Cette première étape s’appuie sur la constatation de l’identique comportemental et corporel.
• Le premier temps constitué par la phase d’emprise-tentative de défense contre les effets du groupe à l’intérieur du groupe. Cette phase se manifeste par une sorte d’individuation forcenée, protectrice, pour ne pas fusionner, ne pas se dévoiler.
• Le deuxième temps constitué par le lâcher prise, décrit une phase où par le biais de l’identique, de la constatation d’une symptomatologie de l’identique, une mise en confiance devient possible qui conduit le sujet à s’aventurer avec précision dans la description des conduites addictives et les effets que produisent le retour en miroir des descriptions d’autrui.
Le changement psychique passe en général par un travail de prise de conscience (le devenir conscient). S. Freud nous dit : « Là où était le ça le moi doit advenir. » C’est le principe de tout travail psychothérapeutique.
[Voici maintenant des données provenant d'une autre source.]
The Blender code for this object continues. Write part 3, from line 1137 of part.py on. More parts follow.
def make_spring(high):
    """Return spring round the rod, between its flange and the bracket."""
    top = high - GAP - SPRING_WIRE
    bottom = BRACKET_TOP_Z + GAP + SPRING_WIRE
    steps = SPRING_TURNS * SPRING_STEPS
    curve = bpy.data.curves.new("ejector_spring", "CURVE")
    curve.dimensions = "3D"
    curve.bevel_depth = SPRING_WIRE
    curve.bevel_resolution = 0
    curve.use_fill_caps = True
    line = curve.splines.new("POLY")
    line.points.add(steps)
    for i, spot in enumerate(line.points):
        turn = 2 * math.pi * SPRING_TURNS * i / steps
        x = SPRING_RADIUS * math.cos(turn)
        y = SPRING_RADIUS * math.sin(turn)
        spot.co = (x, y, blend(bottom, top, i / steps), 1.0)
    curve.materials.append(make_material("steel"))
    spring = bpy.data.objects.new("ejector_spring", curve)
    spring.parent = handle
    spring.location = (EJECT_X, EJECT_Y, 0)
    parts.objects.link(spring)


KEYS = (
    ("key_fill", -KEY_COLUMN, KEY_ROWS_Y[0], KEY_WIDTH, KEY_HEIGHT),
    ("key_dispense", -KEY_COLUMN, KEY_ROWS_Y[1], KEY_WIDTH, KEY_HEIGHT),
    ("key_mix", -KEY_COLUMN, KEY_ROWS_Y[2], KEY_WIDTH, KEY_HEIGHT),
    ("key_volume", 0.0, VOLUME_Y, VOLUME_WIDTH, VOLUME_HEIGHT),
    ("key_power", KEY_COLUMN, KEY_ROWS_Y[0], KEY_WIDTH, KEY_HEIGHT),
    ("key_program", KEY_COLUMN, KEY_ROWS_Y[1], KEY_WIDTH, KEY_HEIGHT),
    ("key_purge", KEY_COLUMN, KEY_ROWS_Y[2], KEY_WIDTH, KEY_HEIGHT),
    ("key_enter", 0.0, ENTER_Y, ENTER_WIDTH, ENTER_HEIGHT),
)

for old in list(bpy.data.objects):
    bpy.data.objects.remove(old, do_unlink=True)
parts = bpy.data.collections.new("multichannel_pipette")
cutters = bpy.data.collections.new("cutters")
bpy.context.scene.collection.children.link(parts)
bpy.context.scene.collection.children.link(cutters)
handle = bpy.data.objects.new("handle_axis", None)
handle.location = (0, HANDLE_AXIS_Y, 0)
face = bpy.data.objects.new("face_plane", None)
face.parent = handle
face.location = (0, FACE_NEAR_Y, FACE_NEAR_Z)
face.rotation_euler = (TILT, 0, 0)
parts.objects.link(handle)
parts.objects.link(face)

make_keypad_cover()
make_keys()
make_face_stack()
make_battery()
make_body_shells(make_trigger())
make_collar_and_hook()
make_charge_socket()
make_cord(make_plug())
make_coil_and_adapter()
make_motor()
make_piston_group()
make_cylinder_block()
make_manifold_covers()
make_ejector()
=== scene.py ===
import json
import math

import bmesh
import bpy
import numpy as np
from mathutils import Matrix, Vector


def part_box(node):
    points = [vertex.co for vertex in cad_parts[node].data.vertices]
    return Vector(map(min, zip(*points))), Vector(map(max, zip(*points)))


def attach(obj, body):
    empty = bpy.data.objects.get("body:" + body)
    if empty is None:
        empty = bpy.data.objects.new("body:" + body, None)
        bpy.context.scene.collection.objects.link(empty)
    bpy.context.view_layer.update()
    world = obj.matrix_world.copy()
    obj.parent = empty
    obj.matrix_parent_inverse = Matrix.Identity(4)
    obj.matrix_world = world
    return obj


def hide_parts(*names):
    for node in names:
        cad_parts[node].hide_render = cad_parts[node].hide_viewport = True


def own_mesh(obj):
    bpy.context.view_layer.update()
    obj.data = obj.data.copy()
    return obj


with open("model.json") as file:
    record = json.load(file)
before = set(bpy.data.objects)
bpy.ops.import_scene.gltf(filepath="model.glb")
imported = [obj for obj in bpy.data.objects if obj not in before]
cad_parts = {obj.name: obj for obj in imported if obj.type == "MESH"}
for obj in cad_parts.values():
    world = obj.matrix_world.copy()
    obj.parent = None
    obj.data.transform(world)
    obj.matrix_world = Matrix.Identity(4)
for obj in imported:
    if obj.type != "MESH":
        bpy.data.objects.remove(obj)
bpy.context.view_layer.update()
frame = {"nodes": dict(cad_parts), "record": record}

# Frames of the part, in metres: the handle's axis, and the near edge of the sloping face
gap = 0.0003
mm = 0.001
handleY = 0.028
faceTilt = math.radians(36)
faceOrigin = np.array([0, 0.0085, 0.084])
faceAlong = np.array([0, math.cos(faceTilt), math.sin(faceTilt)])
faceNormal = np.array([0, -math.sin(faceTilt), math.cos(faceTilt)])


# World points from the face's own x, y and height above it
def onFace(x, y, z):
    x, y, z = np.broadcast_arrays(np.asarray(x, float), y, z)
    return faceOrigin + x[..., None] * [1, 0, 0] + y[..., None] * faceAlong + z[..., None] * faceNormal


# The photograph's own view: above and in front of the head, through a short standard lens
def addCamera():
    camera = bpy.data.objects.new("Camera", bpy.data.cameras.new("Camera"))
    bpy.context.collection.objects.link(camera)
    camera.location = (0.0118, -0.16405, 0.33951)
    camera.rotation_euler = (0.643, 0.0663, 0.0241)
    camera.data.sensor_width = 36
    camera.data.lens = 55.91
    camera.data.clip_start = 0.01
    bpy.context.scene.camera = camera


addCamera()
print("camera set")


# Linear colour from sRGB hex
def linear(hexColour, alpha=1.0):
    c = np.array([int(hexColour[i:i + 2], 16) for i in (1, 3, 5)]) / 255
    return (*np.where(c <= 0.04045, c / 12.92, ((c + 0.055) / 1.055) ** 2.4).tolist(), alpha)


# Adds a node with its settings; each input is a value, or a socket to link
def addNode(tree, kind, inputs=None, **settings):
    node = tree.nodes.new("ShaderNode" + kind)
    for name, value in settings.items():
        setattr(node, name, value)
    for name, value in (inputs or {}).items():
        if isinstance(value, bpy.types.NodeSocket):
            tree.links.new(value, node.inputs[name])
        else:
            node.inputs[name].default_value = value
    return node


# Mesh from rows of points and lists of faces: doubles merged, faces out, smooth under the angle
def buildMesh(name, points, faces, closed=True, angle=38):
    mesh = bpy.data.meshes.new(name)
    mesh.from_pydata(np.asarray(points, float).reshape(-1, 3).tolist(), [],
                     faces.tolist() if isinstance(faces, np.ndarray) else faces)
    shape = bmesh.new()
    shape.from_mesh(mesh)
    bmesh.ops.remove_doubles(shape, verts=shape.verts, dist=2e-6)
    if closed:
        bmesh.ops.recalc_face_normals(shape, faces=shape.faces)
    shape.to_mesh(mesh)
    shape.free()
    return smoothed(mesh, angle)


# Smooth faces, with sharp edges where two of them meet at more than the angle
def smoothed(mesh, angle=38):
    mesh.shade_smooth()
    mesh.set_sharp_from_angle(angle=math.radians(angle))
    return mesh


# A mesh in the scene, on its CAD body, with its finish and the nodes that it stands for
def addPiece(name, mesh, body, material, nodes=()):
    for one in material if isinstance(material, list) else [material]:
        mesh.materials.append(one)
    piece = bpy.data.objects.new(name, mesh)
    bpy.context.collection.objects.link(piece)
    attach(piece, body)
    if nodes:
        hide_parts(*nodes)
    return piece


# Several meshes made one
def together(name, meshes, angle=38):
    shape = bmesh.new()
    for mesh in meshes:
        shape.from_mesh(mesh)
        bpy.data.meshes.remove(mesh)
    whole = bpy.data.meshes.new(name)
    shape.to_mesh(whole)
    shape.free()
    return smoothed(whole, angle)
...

Le moi qui a dû refouler une représentation inconciliable doit peu à peu prendre conscience de cette représentation qui était aux prises d’un côté avec la pulsion et de l’autre avec la censure. Dans le cas particulier de l’anorexie, se rajoute une complexité du fait du clivage corps/psyché et du clivage entre le moi et les affects concernés par des expériences traumatiques.
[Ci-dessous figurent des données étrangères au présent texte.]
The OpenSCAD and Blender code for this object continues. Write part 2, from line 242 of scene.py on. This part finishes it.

Deuxième difficulté, le devenir conscient passe par la prise de conscience de ce qui s’est constitué en après-coup dans l’expérience adolescente du sujet. Or, chez les anorexiques, la notion d’après-coup reste encore à élaborer. Elle ne s’est pas produite dans la réalité psychique du sujet. L’après-coup est une reprise dans la sexualité secondaire adolescente d’une expérience sexuelle primaire. Dans l’anorexie, ce processus est contrarié. Sa dégradation se manifeste lors de la puberté (le choc pubertaire). Si bien que le travail thérapeutique va se trouver confronté à l’expression du trauma de manière directe et sans refoulement secondaire de l’expérience sexuelle primaire. C’est la symbolisation tertiaire qui doit permettre au sujet de symboliser l’inceste pour qu’il ne se réalise pas. Généralement l’adolescent symbolise l’inceste rendu désormais réalisable pour qu’il n’ait pas lieu. Il doit alors abandonner la bisexualité psychique pour s’identifier dans son identité sexuée (fille ou garçon).
À ce dispositif métapsychologique classique, certains auteurs et notamment R. Roussillon (2008), proposent d’associer une autre dimension plus précoce qui en constituerait le soubassement. Il s’agit de penser un « triphasisme » avec les relevés des expériences précoces, éventuellement traumatiques et susceptibles de conditionner les modalités ultérieures de la sexualité. À partir d’une différenciation moi/non moi mal établie, l’incidence sur la castration est majeure, elle entraîne une altération de la différence des sexes et des générations. Dans ces conditions, on assiste à une castration non symboligène.
Cet énoncé propre aux anorexiques concerne à notre avis l’ensemble des pathologies de la dépendance psychique.
• Le troisième temps est constitué par la reprise qui consiste pour le sujet à s’approprier subjectivement l’expérience à laquelle il a été confronté et de laquelle il s’était absenté sur un mode affectif. Ce temps est rendu possible par le partage esthésique, la reconnaissance par le thérapeute de ce qui s’est passé et par l’échoïsation de l’expérience qui s’appuie sur la reformulation.